The judges said the said issues call for a determination of non-discriminatory safeguard measures within the letter and spirit of the Treaty, Customs Union and Common Market protocols.
The Kenyan government has imposed the tax through the Business Laws (Amendment) Act 2020, a law that amended the Kenya Excise Duty Act 2015 on the imported glass. The law was to take effect on March 18.
Kioo Limited argued that the law does not grant exemptions to goods imported into the Kenyan market from the East African Community (EAC) member states, thus amounts to discrimination.
In its application seeking orders to stop KRA from collecting the tax from it and in which General Kihara Kariuki has been named as a respondent, the company told the court sitting in Arusha, Tanzania, that the new tax renders their glass products uncompetitive in the Kenyan market.

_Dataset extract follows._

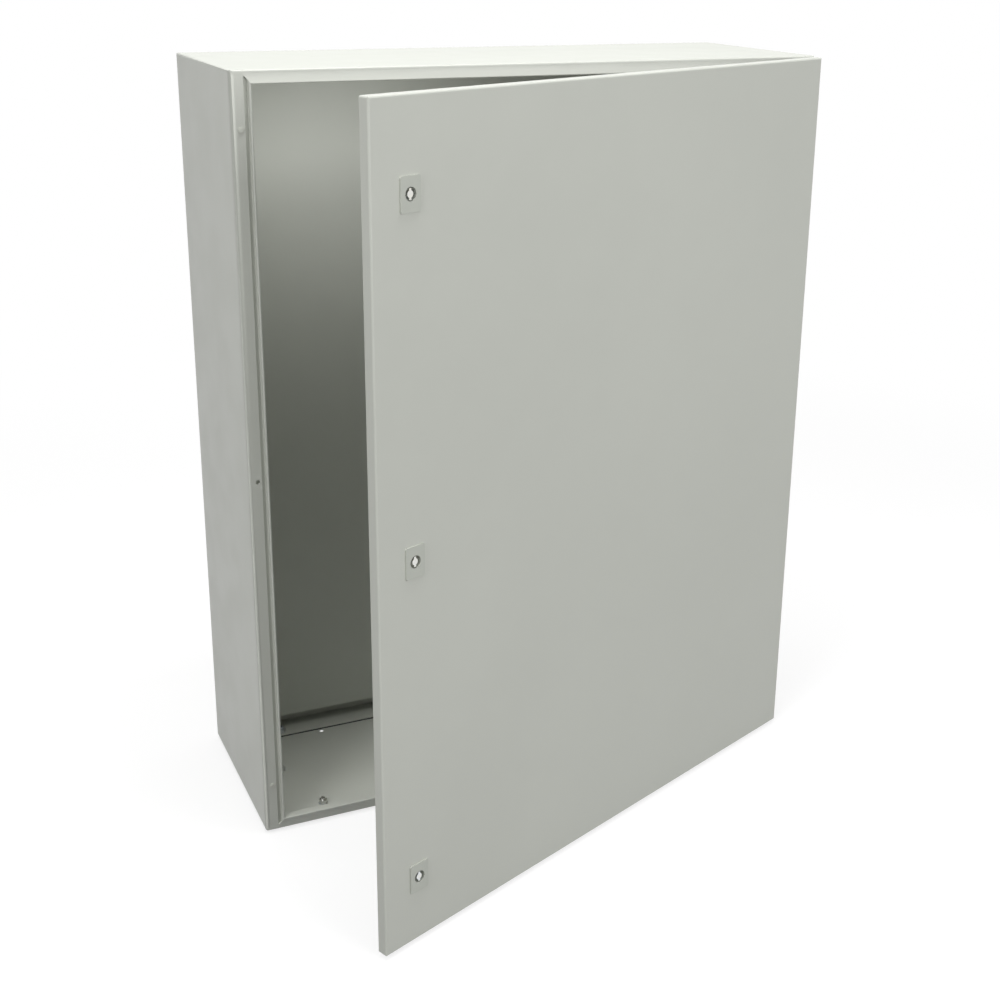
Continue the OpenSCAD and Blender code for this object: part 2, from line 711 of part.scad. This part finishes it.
// The cam is cranked back to reach behind the gutter
crank_a = 12;                                 // where the crank starts, from the axis
crank_b = 24;                                 // and where it ends
module lock_cam(i) color(zinc) turned(i) {
    hub = cam_w / 2 + 2;
    difference() {
        intersection() {
            translate([0, 0, -cam_tip - over]) linear_extrude(cam_tip + over) {
                circle(r = hub);
                translate([-cam_w / 2, 0]) square([cam_w, cam_l - 3]);
                translate([-cam_w / 2 + 3, 0]) square([cam_w - 6, cam_l]);
                for (sx = [-1, 1])
                    translate([sx * (cam_w / 2 - 3), cam_l - 3]) circle(r = 3);
            }
            rotate([90, 0, 90]) linear_extrude(4 * hub, center = true) polygon([
                [-hub - 1, -cam_seat], [crank_a, -cam_seat], [crank_b, -cam_tip],
                [cam_l + 1, -cam_tip], [cam_l + 1, -cam_tip - cam_t],
                [crank_b - cam_t * 0.3, -cam_tip - cam_t], [crank_a - cam_t * 0.3, -cam_seat - cam_t],
                [-hub - 1, -cam_seat - cam_t]]);
        }
        translate([-drive / 2 - fit_clear, -drive / 2 - fit_clear, -cam_seat - cam_t - 1])
            cube([drive + 2 * fit_clear, drive + 2 * fit_clear, cam_t + 2]);
    }
}

module lock_cam_screw(i) color(zinc) turned(i)
    translate([0, 0, -cam_seat - cam_t]) difference() {
        union() {
            translate([0, 0, -1]) cylinder(r = 6, h = 1);
            translate([0, 0, -3.6]) cylinder(r = 3.5, h = 2.8);
            translate([0, 0, -0.1]) cylinder(r = m4_r, h = 9);
        }
        translate([0, 0, -4.6]) cylinder(r = 1.5, h = 2.6, $fn = 6);
    }

body_shell();
rear_panel();
plate_studs();
rim_plugs();
gland_plate();
gland_plate_studs();
gland_seal();
gland_nuts();
body_earth_stud();
body_earth_nuts();
hinge_body_leaf(0);  // hinge_body_leaf_low
hinge_body_leaf(1);  // hinge_body_leaf_mid
hinge_body_leaf(2);  // hinge_body_leaf_top
hinge_screws();
hinge_pin(0);  // hinge_pin_low
hinge_pin(1);  // hinge_pin_mid
hinge_pin(2);  // hinge_pin_top
door_panel();
door_seal();
door_rail_free();
door_rail_hinge();
door_studs();
rail_nuts();
door_earth_nuts();
hinge_door_leaf(0);  // hinge_door_leaf_low
hinge_door_leaf(1);  // hinge_door_leaf_mid
hinge_door_leaf(2);  // hinge_door_leaf_top
hinge_nuts();
lock_housing(0);  // lock_housing_low
lock_housing(1);  // lock_housing_mid
lock_housing(2);  // lock_housing_top
lock_seal(0);  // lock_seal_low
lock_seal(1);  // lock_seal_mid
lock_seal(2);  // lock_seal_top
lock_nut(0);  // lock_nut_low
lock_nut(1);  // lock_nut_mid
lock_nut(2);  // lock_nut_top
lock_insert(0);  // lock_insert_low
lock_insert(1);  // lock_insert_mid
lock_insert(2);  // lock_insert_top
lock_cam(0);  // lock_cam_low
lock_cam(1);  // lock_cam_mid
lock_cam(2);  // lock_cam_top
lock_cam_screw(0);  // lock_cam_screw_low
lock_cam_screw(1);  // lock_cam_screw_mid
lock_cam_screw(2);  // lock_cam_screw_top
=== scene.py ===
import math

import bpy
from mathutils import Matrix, Vector


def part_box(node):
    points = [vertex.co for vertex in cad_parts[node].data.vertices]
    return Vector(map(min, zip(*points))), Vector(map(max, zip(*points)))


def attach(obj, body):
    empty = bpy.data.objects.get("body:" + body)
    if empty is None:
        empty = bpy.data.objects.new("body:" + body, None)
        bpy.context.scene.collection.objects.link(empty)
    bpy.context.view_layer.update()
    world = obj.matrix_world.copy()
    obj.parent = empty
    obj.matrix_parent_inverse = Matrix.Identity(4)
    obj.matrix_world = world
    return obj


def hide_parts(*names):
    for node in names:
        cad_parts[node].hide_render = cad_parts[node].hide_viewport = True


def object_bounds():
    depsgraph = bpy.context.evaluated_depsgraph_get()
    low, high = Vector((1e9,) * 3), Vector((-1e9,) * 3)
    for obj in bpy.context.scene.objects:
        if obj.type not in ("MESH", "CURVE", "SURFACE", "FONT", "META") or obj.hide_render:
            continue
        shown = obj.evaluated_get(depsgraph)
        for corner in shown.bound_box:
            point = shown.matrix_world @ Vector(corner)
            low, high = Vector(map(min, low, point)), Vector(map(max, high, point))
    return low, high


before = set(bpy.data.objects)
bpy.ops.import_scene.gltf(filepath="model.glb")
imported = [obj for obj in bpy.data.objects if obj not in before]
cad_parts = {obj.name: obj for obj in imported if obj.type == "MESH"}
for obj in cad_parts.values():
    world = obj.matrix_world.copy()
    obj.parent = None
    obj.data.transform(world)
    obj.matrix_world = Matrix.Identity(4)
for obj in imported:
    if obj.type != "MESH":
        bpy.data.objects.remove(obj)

cad_low, cad_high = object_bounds()     # the solids' box, before any piece is added

# ---------- The welded body ----------
# One sheet of 1.5 mm steel, folded into four panels and a lipped front rim, with
# the rear panel welded into it. It is powder-coated light grey inside and out, and
# the coat is a little thinner, and so a little darker, along the folded edges.

class Value:
    """One number, colour or vector inside a material, so that maths reads as maths."""

    def __init__(self, nodes, socket):
        self.nodes, self.socket = nodes, socket

    def maths(self, operation, *values):
        return self.nodes.node("ShaderNodeMath", {"operation": operation}, dict(enumerate(values)))[0]

    def __add__(self, other):
        return self.maths("ADD", self, other)

    def __radd__(self, other):
        return self.maths("ADD", other, self)

    def __sub__(self, other):
        return self.maths("SUBTRACT", self, other)

    def __rsub__(self, other):
        return self.maths("SUBTRACT", other, self)

    def __mul__(self, other):
        return self.maths("MULTIPLY", self, other)

    def __rmul__(self, other):
        return self.maths("MULTIPLY", other, self)

    def between(self, low, high):
        """0 below low and 1 above high, with a smooth rise from one to the other."""
        return self.nodes.node("ShaderNodeMapRange", {"interpolation_type": "SMOOTHSTEP", "clamp": True},
                               {"Value": self, "From Min": low, "From Max": high})["Result"]


class Made:
    """A node that is in place; its outputs are Values."""

    def __init__(self, nodes, made):
        self.nodes, self.made = nodes, made

    def __getitem__(self, name):
        return Value(self.nodes, self.made.outputs[name])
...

It said in the absence of orders sought, it stood to suffer an irreparable injury with the likelihood of diminished business and loss of market share due to additional financial cost that would be passed to consumers leading to reduced demand for its products.
“The company was likely to suffer an unquantifiable reputational injury which would erode its business goodwill built over 50 years thus occasioning a reduction in its market outreach,” documents filed in court read.
National Treasury Principal Secretary Julius Muia opposed the application saying the new tax was meant to safeguard the domestic glass manufacturing industry by containing effects of cheap imports to spur the growth of the local economy.